Member of the Nebraska Legislature from the 49th district
- In office January 6, 2021 – January 8, 2025
- Preceded by: Andrew La Grone
- Succeeded by: Bob Andersen

Personal details
- Born: July 28, 1981 (age 45) Council Bluffs, Iowa, U.S.
- Party: Democratic
- Education: University of Nebraska Omaha
- Website: Jen Day for Nebraska

= Jen Day =

American politician

Jen Day (born July 28, 1981) is an American politician and weightlifter. She was a member of the Nebraska Legislature from 2021 to 2025.

Day became an activist in 2010, advocating for public education among other topics. She participated in the IFW World Masters Championship weightlifting competition in 2016, finishing in 7th place.

She ran for a seat in the state's unicameral legislature in 2020, defeating incumbent Andrew La Grone.
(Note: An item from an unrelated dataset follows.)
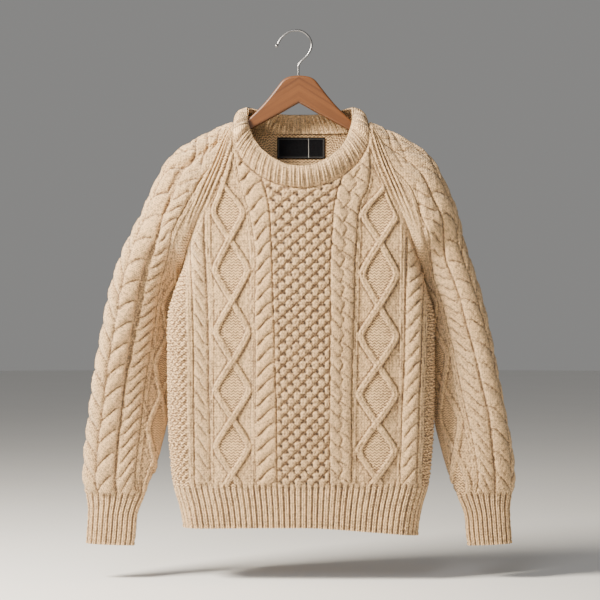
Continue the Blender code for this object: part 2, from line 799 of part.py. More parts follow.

The race was marked by an incident in which La Grone's campaign mailed an attack ad flier to voters with a misidentified photograph the flyer featured a volunteer on Day's campaign mislabeled as Day herself. Day assumed office in January 2021 representing the 49th district.

During her tenure she was a member of the legislature's education committee. Day advocated for school epilepsy safety and for freedom of the press for high school student newspapers.

She supports legal abortion, saying "the Nebraska Legislature must reject medically unnecessary restrictions on abortion."

Day ran for reelection in 2024. She was defeated by Bob Andersen 52.12% to 47.88%.

Day is a business owner and fitness coach. She is married to Jonathan Day; they have two children. Since 2016 Day has been president of the Nebraska Local Weightlifting Committee.